Contact: Tom Ryan Humanities and Social Sciences Writer
Office of Public Affairs University of Illinois at Chicago
(312) 996-8279 (phone) (312) 996-3754 (fax)
[email protected] http://www.uic.edu/depts/paff

Commonly considered a disease affecting younger people, AIDS rapidly is becoming a part of older people's lives -- as care givers, family members, friends and patients.

But this "unique aging experience" still isn't well understood or receiving the attention it needs from health professionals and the public, according to an expert on aging and AIDS at the University of Illinois at Chicago.

Nathan Linsk, associate professor in UIC's Jane Addams College of Social Work and director of the Midwest AIDS Training and Education Center, is co-founder of the National Association on HIV over 50, the first group devoted to gathering and distributing information about HIV and AIDS for older people.

Linsk notes that between 10 and 15 percent of all AIDS cases reported in the United States occur in people over age 50. "Older people are infected in precisely the same manner as younger and middle-aged adults," he says, "through sexual contact and injection drug-related needle sharing."
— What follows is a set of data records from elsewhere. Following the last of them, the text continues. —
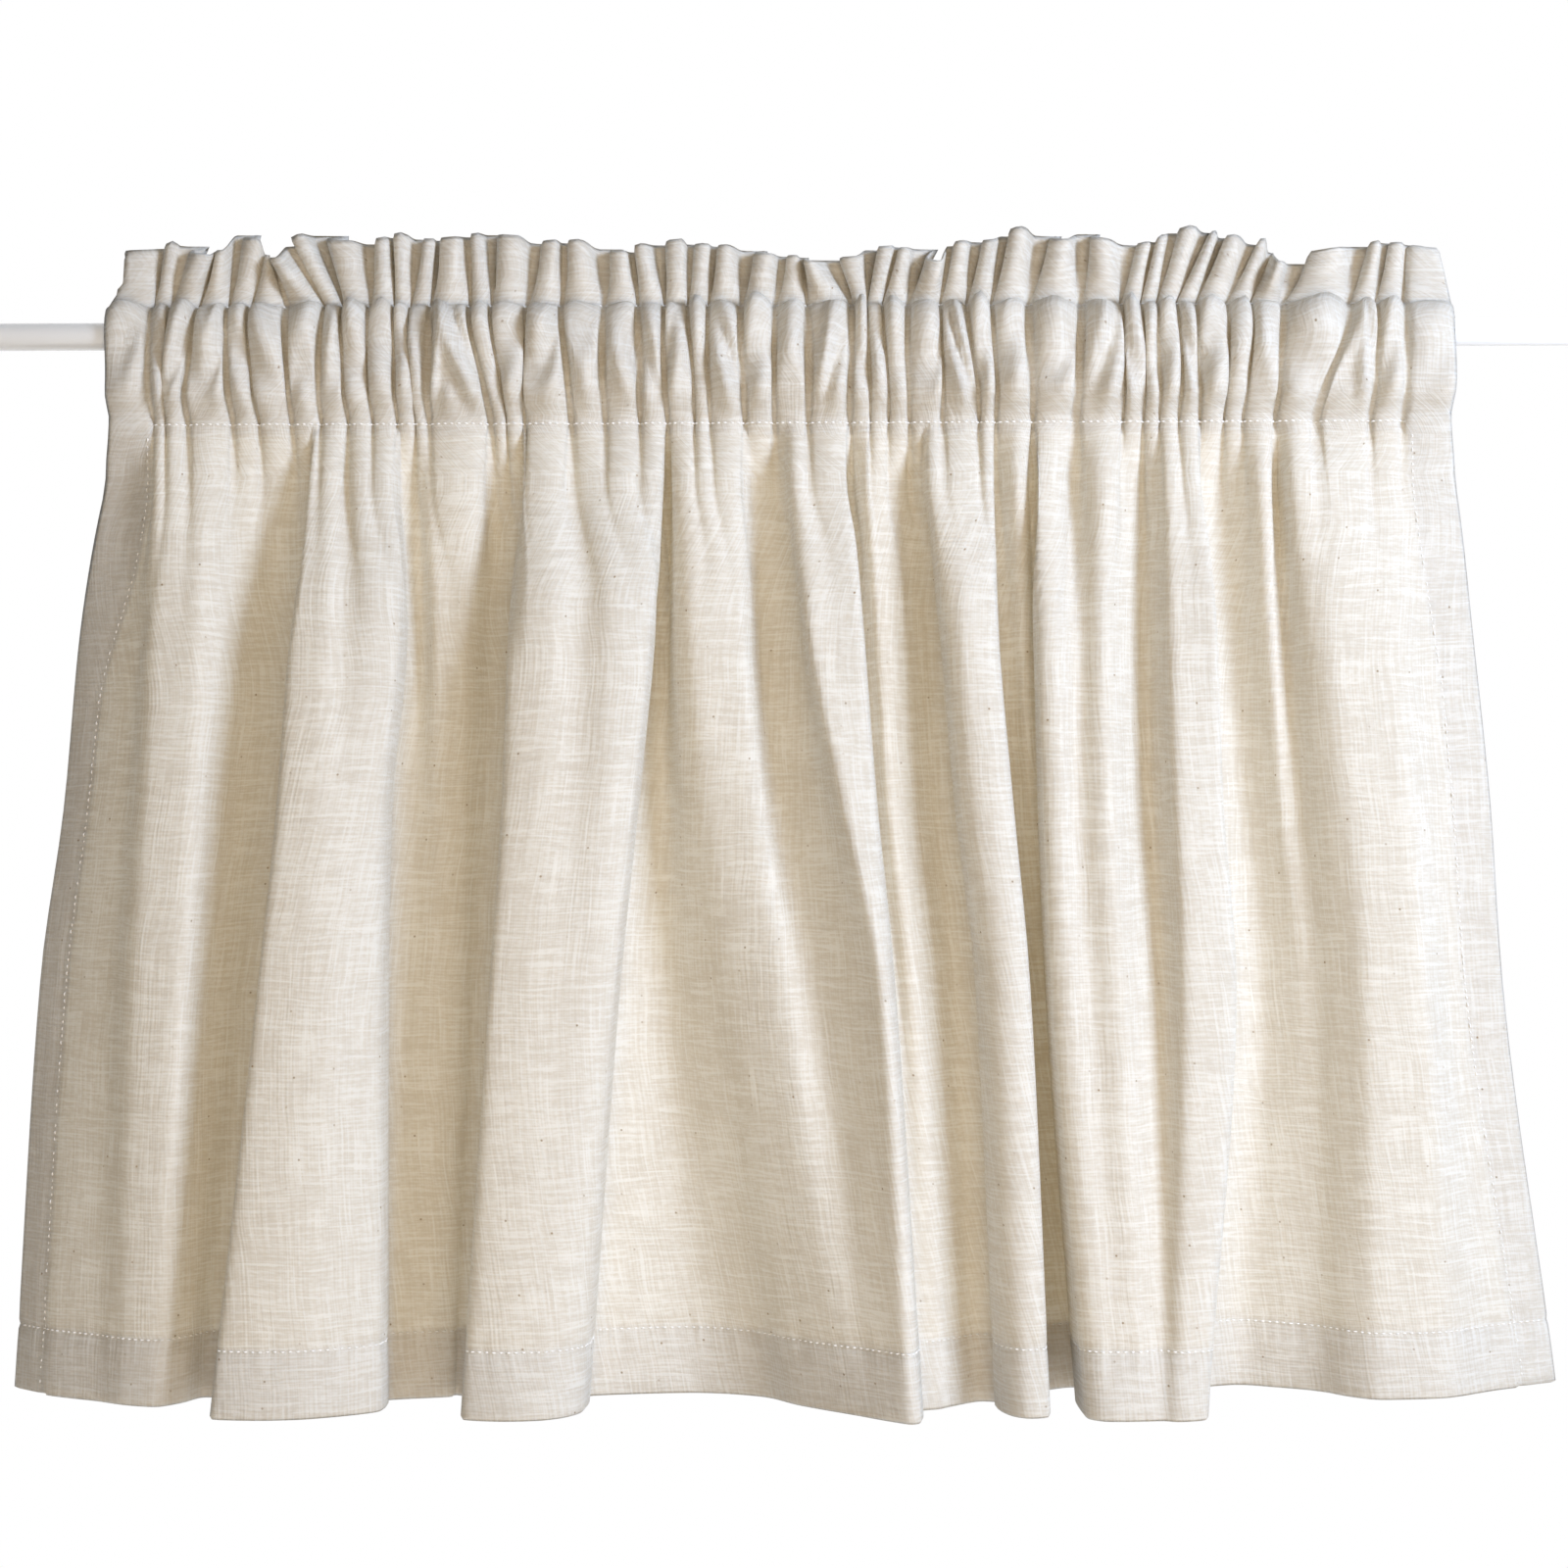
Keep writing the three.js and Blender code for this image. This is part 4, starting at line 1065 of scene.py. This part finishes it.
# %% World and lamps
def white_world(seen, lit):
    """White where the camera looks past the curtain and in the paint's gloss, softer where it
    lights the cloth."""
    world = bpy.data.worlds.new("studio")
    world.use_nodes = True
    tree = world.node_tree
    tree.nodes.clear()
    ray = tree.nodes.new("ShaderNodeLightPath")
    light, view = tree.nodes.new("ShaderNodeBackground"), tree.nodes.new("ShaderNodeBackground")
    light.inputs["Color"].default_value = (0.90, 0.94, 1.0, 1)
    light.inputs["Strength"].default_value = lit
    view.inputs["Strength"].default_value = seen
    view.inputs["Color"].default_value = (1, 1, 1, 1)
    both = tree.nodes.new("ShaderNodeMixShader")
    output = tree.nodes.new("ShaderNodeOutputWorld")
    white = maths(tree, "MAXIMUM", ray.outputs["Is Camera Ray"], ray.outputs["Is Glossy Ray"])
    tree.links.new(white, both.inputs[0])
    tree.links.new(light.outputs["Background"], both.inputs[1])
    tree.links.new(view.outputs["Background"], both.inputs[2])
    tree.links.new(both.outputs["Shader"], output.inputs["Surface"])
    bpy.context.scene.world = world


def soft_lamp(name, place, size, power, colour):
    """A square area lamp at a place, turned to face the curtain's middle."""
    data = bpy.data.lights.new(name, "AREA")
    data.shape = "SQUARE"
    data.size = size
    data.energy = power
    data.color = colour
    lamp = bpy.data.objects.new(name, data)
    lamp.location = place
    towards = Vector(CURTAIN_MIDDLE) - Vector(place)
    lamp.rotation_euler = towards.to_track_quat("-Z", "Y").to_euler()
    lamp.visible_camera = False
    bpy.context.collection.objects.link(lamp)


white_world(seen=1.0, lit=0.25)
CURTAIN_MIDDLE = (0.31, 0, -0.19)
soft_lamp("key", (1.3, -0.95, 0.2), 0.45, 19.6, (0.69, 0.80, 1.0))
soft_lamp("daylight", (0.6, 1.2, 0.6), 1.2, 7, (1.0, 0.88, 0.66))
soft_lamp("fill", (0.45, -1.5, -0.45), 1.0, 9.4, (0.98, 0.76, 0.49))
bpy.context.scene.view_settings.view_transform = "Standard"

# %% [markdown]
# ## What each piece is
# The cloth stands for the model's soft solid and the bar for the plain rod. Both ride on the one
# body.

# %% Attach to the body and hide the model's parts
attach(curtain, "root")
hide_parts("curtain")
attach(stitching, "root")
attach(rod, "root")
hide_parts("rod")
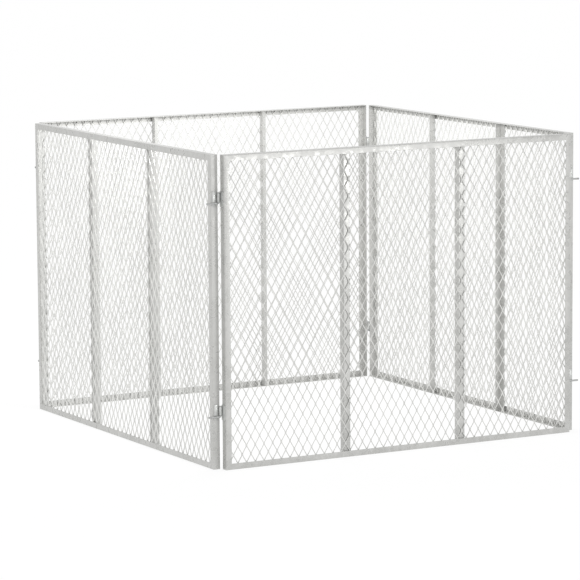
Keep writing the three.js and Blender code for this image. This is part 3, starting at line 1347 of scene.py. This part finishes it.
@dataclass(frozen=True)
class Studio:
    """The white floor, the light and the camera."""

    camera_place: Place = (-4.315, -7.716, 1.584)
    azimuth: float = 29.05
    elevation: float = 7.985
    roll: float = -0.38
    focal_pixels: float = 3405.0
    picture_pixels: float = 580.0
    sensor: float = 36.0
    sight: float = 100.0
    ambient: float = 0.92
    floor_size: float = 60.0
    floor_colour: Colour = (0.2, 0.2, 0.2)
    floor_glow: float = 0.815

    def seen(self, graph: Graph) -> Socket:
        """Gives 1 for camera, glossy and transmission rays, and 0 for the rest.

        Args:
            graph: The world's node tree.

        Returns:
            The mask.
        """
        path = graph.node("ShaderNodeLightPath")
        names = ("Is Camera Ray", "Is Glossy Ray", "Is Transmission Ray")
        first, second, third = (Socket(graph, path.outputs[name]) for name in names)
        return (first + second + third).clipped()

    def world(self) -> None:
        """Lights the scene from all sides, and shows white behind it."""
        world = bpy.data.worlds.new("studio")
        bpy.context.scene.world = world
        world.use_nodes = True
        graph = Graph(world.node_tree)
        strength = self.ambient + (1.0 - self.ambient) * self.seen(graph)
        white = (1.0, 1.0, 1.0, 1.0)
        light = graph.read("ShaderNodeBackground", 0, None, {"Color": white, "Strength": strength})
        graph.node("ShaderNodeOutputWorld", None, {"Surface": light})

    def floor(self) -> None:
        """Lays the floor of a white light table, which keeps the bin's shadow."""
        half = self.floor_size / 2
        corners = [(-half, -half, 0.0), (half, -half, 0.0), (half, half, 0.0), (-half, half, 0.0)]
        mesh = bpy.data.meshes.new("studio_floor")
        mesh.from_pydata(corners, [], [(0, 1, 2, 3)])
        material = bpy.data.materials.new("studio_floor")
        material.use_nodes = True
        graph = Graph(material.node_tree)
        colour = (*self.floor_colour, 1.0)
        matt = graph.read("ShaderNodeBsdfDiffuse", 0, None, {"Color": colour})
        glow = graph.read(
            "ShaderNodeEmission",
            0,
            None,
            {"Color": (1.0, 1.0, 1.0, 1.0), "Strength": self.floor_glow},
        )
        both = graph.read("ShaderNodeAddShader", 0, None, {0: matt, 1: glow})
        graph.node("ShaderNodeOutputMaterial", None, {"Surface": both})
        mesh.materials.append(material)
        floor = bpy.data.objects.new("studio_floor", mesh)
        bpy.context.scene.collection.objects.link(floor)

    def lamp(
        self,
        name: str,
        place: Place,
        size: tuple[float, float],
        power: float,
        aim_at: Place = (0.0, 0.0, 0.35),
        lights: bool = True,
    ) -> None:
        """Adds a soft lamp.

        Args:
            name: The lamp's name.
            place: Where it stands.
            size: Its width and its height.
            power: Its power in watts.
            aim_at: The point that it faces.
            lights: False for a lamp that is only mirrored in the steel.
        """
        light = bpy.data.lights.new(name, "AREA")
        light.shape = "RECTANGLE"
        light.size, light.size_y = size
        light.energy = power
        lamp = bpy.data.objects.new(name, light)
        lamp.location = place
        aim = Vector(aim_at) - Vector(place)
        lamp.rotation_euler = aim.to_track_quat("-Z", "Y").to_euler()
        lamp.visible_diffuse = lights
        lamp.visible_camera = False
        bpy.context.scene.collection.objects.link(lamp)

    def camera(self) -> None:
        """Sets the camera at the photograph's place and angle."""
        turn, drop, roll = (math.radians(a) for a in (self.azimuth, self.elevation, self.roll))
        ahead = Vector(
            (math.sin(turn) * math.cos(drop), math.cos(turn) * math.cos(drop), -math.sin(drop))
        )
        level = Vector((math.cos(turn), -math.sin(turn), 0.0))
        above = level.cross(ahead)
        right = level * math.cos(roll) + above * math.sin(roll)
        up = above * math.cos(roll) - level * math.sin(roll)
        data = bpy.data.cameras.new("camera")
        data.sensor_width = self.sensor
        data.lens = self.sensor * self.focal_pixels / self.picture_pixels
        data.clip_end = self.sight
        camera = bpy.data.objects.new("camera", data)
        camera.matrix_world = axes(right, up, -ahead, self.camera_place)
        bpy.context.scene.collection.objects.link(camera)
        bpy.context.scene.camera = camera

    def build(self) -> None:
        """Sets up the whole studio."""
        bpy.context.scene.view_settings.view_transform = "Standard"
        self.camera()
        self.world()
        self.floor()
        self.lamp("key", (-3.0, -5.2, 3.4), (3.0, 3.0), 24.0)
        self.lamp("mirrored", (1.8, -4.2, 0.4), (0.8, 0.5), 13.0, lights=False)
        self.lamp("inner", (-0.1, -0.25, 1.1), (0.35, 0.35), 7.5, (0.0, 0.6, 0.65))


def main() -> None:
    logging.basicConfig(level=logging.INFO, format="%(message)s")
    Studio().build()
    Bin().build(finishes())


if __name__ == "__main__":
    main()
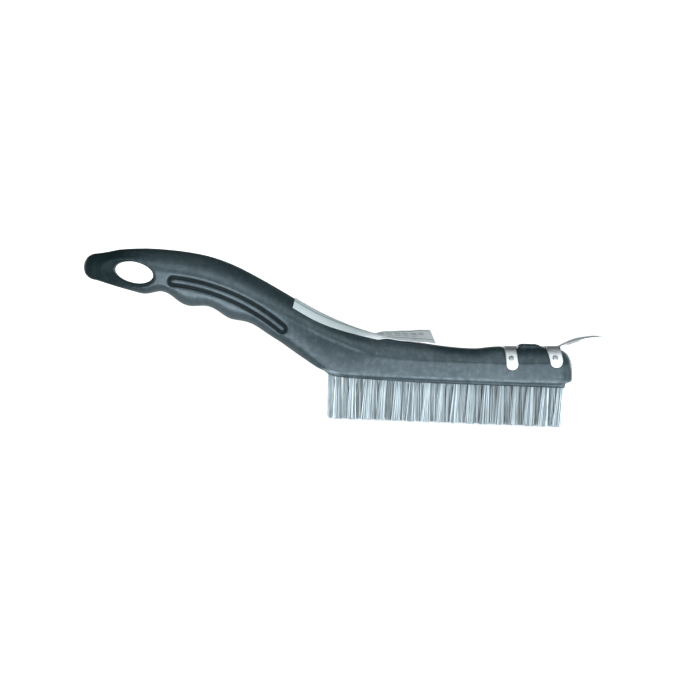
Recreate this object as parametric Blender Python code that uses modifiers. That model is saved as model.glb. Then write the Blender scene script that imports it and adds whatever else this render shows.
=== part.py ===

As many as a fifth of all AIDS cases among people over 50 occur from intravenous drug use, he says.

And as new and improved AIDS medications continue to lengthen patients' lives, "it will no longer be unusual to live for 20 years or more with AIDS. Instead of a terminal disease, it will become more of a chronic illness, like hepatitis or diabetes."

AIDS touches older people's lives in other ways, Linsk says, each of them requiring help and support.

"They care for friends infected with HIV. Many adults with HIV turn to older parents for help and care. Grandparents act as substitute parents for their grandchildren, whose parents are unable to care for them due to their HIV-related needs."

Linsk recently interviewed 15 people, ages 52 to 72, some of whom had been HIV-positive for more than a decade, to determine how their AIDS experiences differ from younger people's. Most of the 15 were "skeptical" of traditional aging services programs, which generally aren't set up to help people with AIDS.

Others reported "extreme isolation and loneliness as the majority of their support system is deceased or alienated from them," according to Linsk.

"As people with HIV live for longer periods, their specific needs and coping mechanisms may vary and clinical services may be informed by better understanding of these experiences."

Another study is now looking at older adults' experiences as care givers to HIV-infected relatives.